Jan 18, 2012 00:29
This has been a strange week. It's been a strange month, really, and it's not even over yet, which is giving me a certain sense of foreboding because damn...I hope the rest of 2012 is not like how it started.
Anyhow, it's been months since I have had enough of a muse to write anything substantial, and I have fics growing and kicking about in my head like children waiting to be born. They tug at my insides and wake me up in the middle of the night just to remind me that they are there and it drives me crazy because I so very much WANT to birth them into the world, but I won't do it if I can't do it right. I owe it to myself and the characters I love. And there's that other thing too...

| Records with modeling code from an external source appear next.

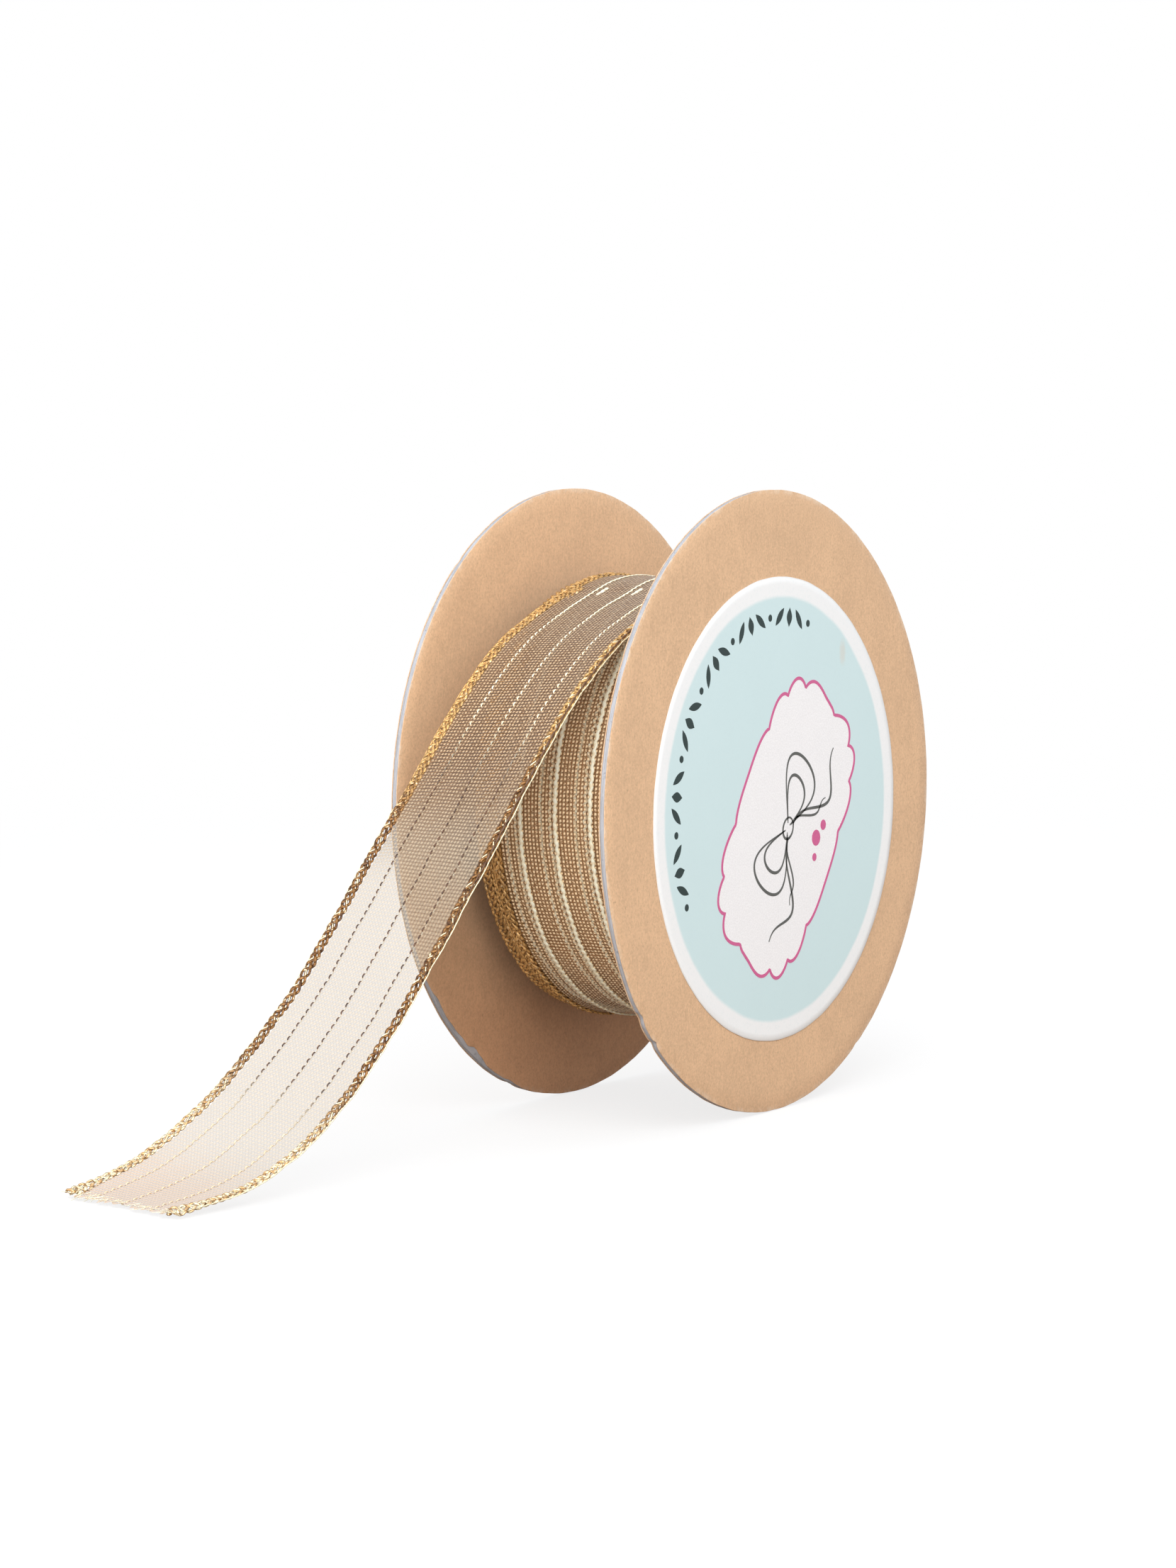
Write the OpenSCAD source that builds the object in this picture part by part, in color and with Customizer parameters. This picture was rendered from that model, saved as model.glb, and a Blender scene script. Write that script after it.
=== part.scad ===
// Card spool of sheer ribbon with its loose end drawn out, standing on its rims.
// The spool's axle runs along Y, the labelled flange faces -Y, and the loose end runs off to -X.
// The origin is the middle of the spool, on its axle.

/* [Flanges] */
// Diameter of both card flanges
flange_d = 76; // [70:1:90]
// Thickness of the grey board in a flange
board_t = 0.6; // [0.4:0.1:1.5]
// Thickness of each brown paper facing
facing_t = 0.1; // [0.08:0.01:0.2]
// Diameter of the axle hole in both flanges
axle_hole_d = 12.7; // [8:0.1:14]
// Clear distance between the two flanges
flange_gap = 28.6; // [27:0.1:32]

/* [Core tube] */
// Outer diameter of the paper tube
core_d = 35; // [32:1:38]
// Wall of the paper tube
core_wall = 2; // [1.5:0.1:2.5]
// Leg of the glue bead inside each end of the tube
glue_leg = 1; // [0.6:0.1:1.2]

/* [Label] */
// Diameter of the printed front label
label_d = 56.8; // [50:0.2:60]
// Thickness of the label
label_t = 0.1; // [0.08:0.01:0.2]
// How far the label sits off centre along X
label_shift_x = 0.9; // [-1.5:0.1:1.5]
// How far the label sits off centre along Z
label_shift_z = -1; // [-1.5:0.1:1.5]

/* [Ribbon] */
// Width of the ribbon over its selvedges
ribbon_w = 19; // [16:0.5:22]
// Width of each gold selvedge
selvedge_w = 1.5; // [1:0.1:2.2]
// Thickness of each selvedge
selvedge_t = 0.45; // [0.35:0.05:0.7]
// Thickness of the sheer web
web_t = 0.25; // [0.2:0.05:0.4]
// Distance from one metallic pinstripe to the next
stripe_spacing = 5; // [4:0.1:6]
// Width of each metallic pinstripe
stripe_w = 0.5; // [0.3:0.1:1]
// Thickness of a pinstripe lying on the web
stripe_t = 0.1; // [0.08:0.01:0.2]
// Outer diameter of the wound ribbon, without its loose outer turn
wound_d = 54; // [50:0.5:56]
// Clearance under the loose outer turn
turn_clearance = 0.15; // [0.1:0.05:0.4]
// How far the wound ribbon sits along the axle, towards the back flange
wound_shift = 0.7; // [-2:0.1:2]
// How far the loose outer turn sits along the axle, towards the back flange
turn_shift = -0.3; // [-2:0.1:2]

/* [Start tape] */
// Thickness of the tape that holds the ribbon's inner end
tape_t = 0.1; // [0.05:0.01:0.12]
// Width of the tape along the axle
tape_w = 12; // [8:1:14]
// Angle that the tape covers on the tube
tape_angle = 70; // [40:5:120]

/* [Hidden] */
$fn = 180;
SECTION_FN = 32;
flange_t = board_t + 2 * facing_t;
core_clearance = 0.2;
web_w = ribbon_w - 2 * selvedge_w;
wound_bottom_d = core_d + 2 * core_clearance;
groove_bottom_d = wound_bottom_d + 2;
turn_inner_r = wound_d / 2 + turn_clearance;
turn_outer_r = turn_inner_r + web_t;
turn_middle_r = (turn_inner_r + turn_outer_r) / 2;

// Middle lines of the three pinstripes, across the ribbon's width.
stripe_places = [for (i = [-1:1]) i * stripe_spacing];

// The loose outer turn covers the wound ribbon up to where the loose end leaves it, 19 degrees
// past the top towards -X, and its inner lap is tucked under at the other end.
leave_angle = 19;
turn_angle = 338;

// Route of the loose end's middle line: X, Y, Z, how far the width direction turns about Z, and how
// far the front edge is lifted, in mm and degrees. It leaves along the turn's tangent and ends flat.
tail_start = [-turn_middle_r * sin(leave_angle), turn_shift, turn_middle_r * cos(leave_angle)];
tail_route = [
    [tail_start.x, tail_start.y, tail_start.z, 0, 0],
    [-17.3, -0.4, 23.4, 1, 2],
    [-25.5, -0.4, 20, 3, 3],
    [-32.9, -0.1, 14.6, 6, 3],
    [-39.6, 0.4, 8, 8, 2],
    [-46.1, 1.2, 0.7, 9, 0],
    [-52.4, 2.3, -7, 10, -2],
    [-58.6, 3.7, -15, 10, -3],
    [-65.3, 5.6, -22.8, 10, -6],
    [-72.8, 7.9, -30, 10, -7],
    [-81.8, 10.3, -35.2, 11, -5],
    [-92.3, 12.6, -37.5, 13, 0]
];
TAIL_STEPS = 4;

function unit(v) = v / norm(v);

// A smooth curve through the rows of a table, at u rows from its start.
function row_at(table, i) = table[max(0, min(len(table) - 1, i))];
function blend_rows(a, b, c, d, t) =
    0.5 * (2 * b + (c - a) * t + (2 * a - 5 * b + 4 * c - d) * t * t
        + (3 * b - a - 3 * c + d) * t * t * t);
function route_at(table, u) =
    let (i = min(floor(u), len(table) - 2))
    blend_rows(row_at(table, i - 1), row_at(table, i), row_at(table, i + 1),
        row_at(table, i + 2), u - i);
function place(row) = [row[0], row[1], row[2]];
function width_direction(row) =
    [-sin(row[3]) * cos(row[4]), -cos(row[3]) * cos(row[4]), sin(row[4])];

// Each station of the loose end is [middle, direction across the width, direction out of its face].
tail_last = len(tail_route) - 1;
tail_leave = [-cos(leave_angle), 0, -sin(leave_angle)];
tail_stations = [
    for (k = [0:tail_last * TAIL_STEPS])
        let (
            u = k / TAIL_STEPS,
            row = route_at(tail_route, u),
            ahead = place(route_at(tail_route, min(tail_last, u + 0.05))),
            behind = place(route_at(tail_route, max(0, u - 0.05))),
            along = k == 0 ? tail_leave : unit(ahead - behind),
            across_raw = width_direction(row),
            across = unit(across_raw - (across_raw * along) * along)
        )
        [place(row), across, cross(along, across)]
];

// A ring about the axle, from one place along Y to another.
module axle_ring(outer_d, inner_d, y_low, y_high) {
    translate([0, y_high, 0])
        rotate([90, 0, 0])
            difference() {
                cylinder(d = outer_d, h = y_high - y_low);
                translate([0, 0, -1])
                    cylinder(d = inner_d, h = y_high - y_low + 2);
            }
}

// Part of a ring about the axle. It starts at an angle past the top towards -X and runs back over the top.
module axle_arc(inner_r, outer_r, y_low, y_high, start_angle, angle) {
    rotate([90, 0, 0])
        rotate([0, 0, 90 + start_angle - angle])
            rotate_extrude(angle = angle)
                translate([inner_r, -y_high])
                    square([outer_r - inner_r, y_high - y_low]);
}

// One strip of the loose end, swept along its stations. Its section is a list of corners, each
// [across the width, through the cloth]. Strips that lie on each other are cut into the same
// triangles, because every face's diagonal runs the same way across the width.
module tail_strip(section) {
    corners = len(section);
    count = len(tail_stations);
    points = [
        for (station = tail_stations)
            for (corner = section)
                station[0] + corner[0] * station[1] + corner[1] * station[2]
    ];
    sides = [
        for (k = [0:count - 2])
            for (j = [0:corners - 1])
                let (
                    next = (j + 1) % corners,
                    a = corners * k + j,
                    b = corners * k + next,
                    c = a + corners,
                    d = b + corners
                )
                each section[j][0] <= section[next][0]
                    ? [[a, c, b], [b, c, d]]
                    : [[a, c, d], [a, d, b]]
    ];
    first_cap = [for (j = [1:corners - 2]) [0, j, j + 1]];
    last = corners * (count - 1);
    last_cap = [for (j = [1:corners - 2]) [last, last + j + 1, last + j]];
    polyhedron(points = points, faces = concat(first_cap, sides, last_cap));
}

function flat_section(across_low, across_high, low, high) =
    [[across_low, low], [across_high, low], [across_high, high], [across_low, high]];

module board(y_low) {
    color([0.78, 0.77, 0.74])
        axle_ring(flange_d, axle_hole_d, y_low, y_low + board_t);
}

module facing(y_low) {
    color([0.84, 0.7, 0.55])
        axle_ring(flange_d, axle_hole_d, y_low, y_low + facing_t);
}

module front_board() {
    board(-flange_gap / 2 - facing_t - board_t);
}

module front_facing_outer() {
    facing(-flange_gap / 2 - flange_t);
}

module front_facing_inner() {
    facing(-flange_gap / 2 - facing_t);
}

module back_board() {
    board(flange_gap / 2 + facing_t);
}

module back_facing_outer() {
    facing(flange_gap / 2 + facing_t + board_t);
}

module back_facing_inner() {
    facing(flange_gap / 2);
}

module core_tube() {
    color([0.72, 0.58, 0.43])
        axle_ring(core_d, core_d - 2 * core_wall, -flange_gap / 2, flange_gap / 2);
}

// A bead of glue in the corner between the tube's bore and a flange.
module glue_bead() {
    color([0.93, 0.88, 0.74])
        rotate_extrude()
            translate([core_d / 2 - core_wall - glue_leg, 0])
                difference() {
                    square(glue_leg);
                    translate([0, glue_leg])
                        circle(r = glue_leg, $fn = SECTION_FN);
                }
}

module front_glue_bead() {
    translate([0, -flange_gap / 2, 0])
        rotate([-90, 0, 0])
            glue_bead();
}

module back_glue_bead() {
    translate([0, flange_gap / 2, 0])
        rotate([90, 0, 0])
            glue_bead();
}

module start_tape() {
    color([0.9, 0.85, 0.62, 0.8])
        axle_arc(core_d / 2, core_d / 2 + tape_t, -tape_w / 2, tape_w / 2, 35, tape_angle);
}

module front_label() {
    color([0.84, 0.9, 0.9])
        translate([label_shift_x, -flange_gap / 2 - flange_t, label_shift_z])
            rotate([90, 0, 0])
                cylinder(d = label_d, h = label_t);
}

// The ring where one pinstripe's turns are stacked in the wound ribbon.
module stripe_ring(place, outer_d) {
    axle_ring(outer_d, groove_bottom_d,
        wound_shift + place - stripe_w / 2, wound_shift + place + stripe_w / 2);
}

// The sheer part of the wound ribbon, grooved where the stacked pinstripes run.
module wound_web() {
    color([0.8, 0.68, 0.6])
        difference() {
            axle_ring(wound_d, wound_bottom_d, wound_shift - web_w / 2, wound_shift + web_w / 2);
            for (y = stripe_places)
                stripe_ring(y, wound_d + 2);
        }
}

module wound_pinstripes() {
    color([0.86, 0.74, 0.5])
        for (y = stripe_places)
            stripe_ring(y, wound_d);
}

module wound_selvedge(y_low) {
    color([0.8, 0.64, 0.36])
        axle_ring(wound_d, wound_bottom_d, y_low, y_low + selvedge_w);
}

module wound_selvedge_front() {
    wound_selvedge(wound_shift - ribbon_w / 2);
}

module wound_selvedge_back() {
    wound_selvedge(wound_shift + web_w / 2);
}

module outer_turn_web() {
    color([0.84, 0.74, 0.67])
        axle_arc(turn_inner_r, turn_outer_r, turn_shift - web_w / 2, turn_shift + web_w / 2,
            leave_angle, turn_angle);
}

module outer_turn_pinstripes() {
    color([0.86, 0.74, 0.5])
        for (y = stripe_places)
            axle_arc(turn_outer_r, turn_outer_r + stripe_t,
                turn_shift + y - stripe_w / 2, turn_shift + y + stripe_w / 2,
                leave_angle, turn_angle);
}

module outer_turn_selvedges() {
    color([0.8, 0.64, 0.36])
        for (y = [-ribbon_w / 2, web_w / 2])
            axle_arc(turn_inner_r, turn_inner_r + selvedge_t,
                turn_shift + y, turn_shift + y + selvedge_w, leave_angle, turn_angle);
}

// The web's upper side has a corner at each edge of each pinstripe that lies on it.
module tail_web() {
    stripe_edges = [
        for (i = [len(stripe_places) - 1:-1:0])
            for (side = [1, -1])
                [stripe_places[i] + side * stripe_w / 2, web_t / 2]
    ];
    color([0.84, 0.74, 0.67])
        tail_strip(concat(
            [[-web_w / 2, -web_t / 2], [web_w / 2, -web_t / 2], [web_w / 2, web_t / 2]],
            stripe_edges,
            [[-web_w / 2, web_t / 2]]
        ));
}

module tail_pinstripes() {
    color([0.86, 0.74, 0.5])
        for (across = stripe_places)
            tail_strip(flat_section(across - stripe_w / 2, across + stripe_w / 2,
                web_t / 2, web_t / 2 + stripe_t));
}

module tail_selvedge_front() {
    color([0.8, 0.64, 0.36])
        tail_strip(flat_section(web_w / 2, ribbon_w / 2, -web_t / 2, selvedge_t - web_t / 2));
}

module tail_selvedge_back() {
    color([0.8, 0.64, 0.36])
        tail_strip(flat_section(-ribbon_w / 2, -web_w / 2, -web_t / 2, selvedge_t - web_t / 2));
}

front_board();
front_facing_outer();
front_facing_inner();
back_board();
back_facing_outer();
back_facing_inner();
core_tube();
front_glue_bead();
back_glue_bead();
start_tape();
front_label();
wound_web();
wound_pinstripes();
wound_selvedge_front();
wound_selvedge_back();
outer_turn_web();
outer_turn_pinstripes();
outer_turn_selvedges();
tail_web();
tail_pinstripes();
tail_selvedge_front();
tail_selvedge_back();
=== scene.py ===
"""Looks of a card spool of sheer gift ribbon: kraft flanges, a printed label and a loose end."""

import math

import bmesh
import bpy
import numpy as np
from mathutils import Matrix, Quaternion, Vector


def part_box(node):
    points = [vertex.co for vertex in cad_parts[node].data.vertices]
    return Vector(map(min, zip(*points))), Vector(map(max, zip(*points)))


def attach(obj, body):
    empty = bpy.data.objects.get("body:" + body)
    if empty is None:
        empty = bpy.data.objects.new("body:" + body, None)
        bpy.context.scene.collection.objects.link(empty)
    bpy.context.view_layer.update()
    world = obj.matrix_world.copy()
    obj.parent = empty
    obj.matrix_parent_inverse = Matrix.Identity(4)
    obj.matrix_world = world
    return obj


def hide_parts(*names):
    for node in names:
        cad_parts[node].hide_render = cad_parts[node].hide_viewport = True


bl_info = {
    "name": "Ribbon spool",
    "version": (1, 0, 0),
    "blender": (4, 5, 0),
    "location": "View3D > Sidebar > Ribbon spool",
    "description": "Dresses the ribbon spool: card flanges, label, wound ribbon and loose end",
    "category": "Object",
}

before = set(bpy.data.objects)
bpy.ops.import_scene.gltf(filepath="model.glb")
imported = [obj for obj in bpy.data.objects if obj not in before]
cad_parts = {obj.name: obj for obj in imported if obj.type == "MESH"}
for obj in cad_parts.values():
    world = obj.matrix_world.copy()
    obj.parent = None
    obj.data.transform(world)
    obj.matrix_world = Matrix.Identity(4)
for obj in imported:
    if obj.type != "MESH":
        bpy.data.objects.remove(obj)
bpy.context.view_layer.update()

MM = 0.001
FULL_TURN = 2 * math.pi

# The ribbon, as the part's source has it.
RIBBON_WIDTH = 19 * MM
SELVEDGE_WIDTH = 1.5 * MM
WEB_WIDTH = RIBBON_WIDTH - 2 * SELVEDGE_WIDTH
WEB_COLUMNS = 33
STRIPE_PLACES = (-5 * MM, 0, 5 * MM)
WOUND_SHIFT = 0.7 * MM
WOUND_BORE = 17.7 * MM
WOUND_TOP = 26.02 * MM
EDGE_STACK_TOP = 26.1 * MM
WOUND_POINTS = 540
TURN_SHIFT = -0.3 * MM
TURN_RADIUS = 27.275 * MM
LEAVE_ANGLE = 19
TURN_ANGLE = 338

# Places along the loose ribbon past where it leaves the spool, between which it changes.
OPENING = (30 * MM, 52 * MM)
GLINTS_FADING = (32 * MM, 58 * MM)
# where the web's darkening near the spool, partly painted shade, starts and where it fades
PAINTED_SHADE_STARTING = (-45 * MM, -25 * MM)
PAINTED_SHADE_FADING = (56 * MM, 34 * MM)
# where the dark strand along the front selvedge, a painted shadow, starts and ends
PAINTED_SHADOW_SPAN = (-2 * MM, 66 * MM)
# where each braid starts to be drawn brown, a painted dark reflection
BROWN_FRONT = 34 * MM
BROWN_BACK = 40 * MM
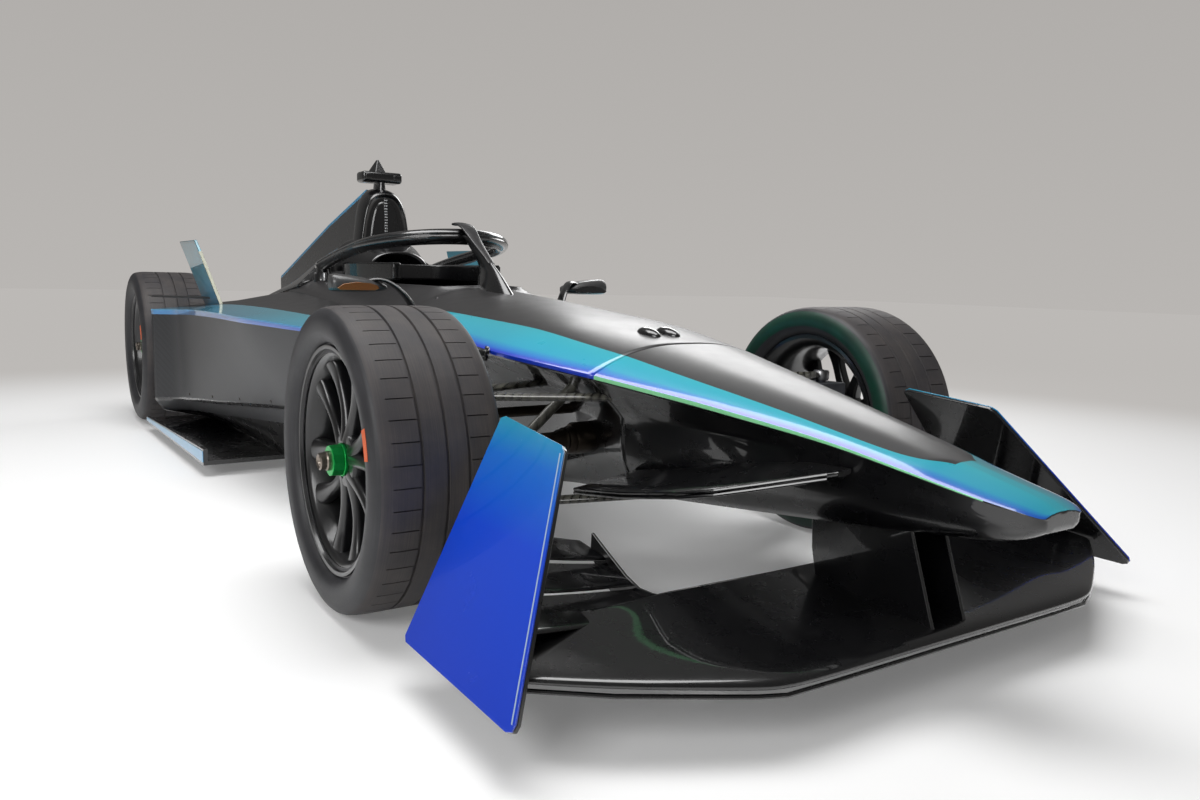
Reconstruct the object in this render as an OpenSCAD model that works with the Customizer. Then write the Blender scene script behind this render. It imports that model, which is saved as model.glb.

Posting for others to read. We'd all be liars if we tried to say that we don't want people to read what we write and hopefully see what we saw in the stories. It's the curse of the creative mind. Hell, I even get a huge rise when someone "likes" something I post in a public facebook group. Seriously. But low self-esteem...well, that's a curse too. And even though I tell myself that I am writing these stories for myself and no one else, it's not true. I WANT other people to feel something for what I write, and thus I have become my own worst critic. I judge myself against the works of other writes who have had more education and experience and every time I read something that blows my mind, I look at my words and feel so inadequate. To top it all off, sometimes I will be in the middle of writing something and someone else will post something with the same concept, only better! *kick to the gut*. Yes-I understand that in pop culture fandom, there are NO original ideas and we are all writing about the same things happening to the same people, so I really shouldn't care, but I do.
So this is what I'm going to do. I'm just going to write. I'm going give myself a literary c-section (lol--must be ovulating...so many childbirth reference! ) and drag those stories kicking and screaming into the world for ME. I will stop comparing myself to other writers (because for the few brilliant writes I am so insanely jealous of out there, there are at least 10 that I KNOW I am better than!) and I am going to stop caring if my plot has already been covered by someone else. Maybe it has...but it hasn't been done MY WAY. We all put our own spin and interpretation on things. It's almost like reading the bible...everyone can read the same thing and come away with something different. So yeah. I need to be my own biggest fan. Because nothing is sadder than denying yourself the right to do something you love and nurture your talents so that it does become something other people want to read. And even if it never does, you know what? That's okay too.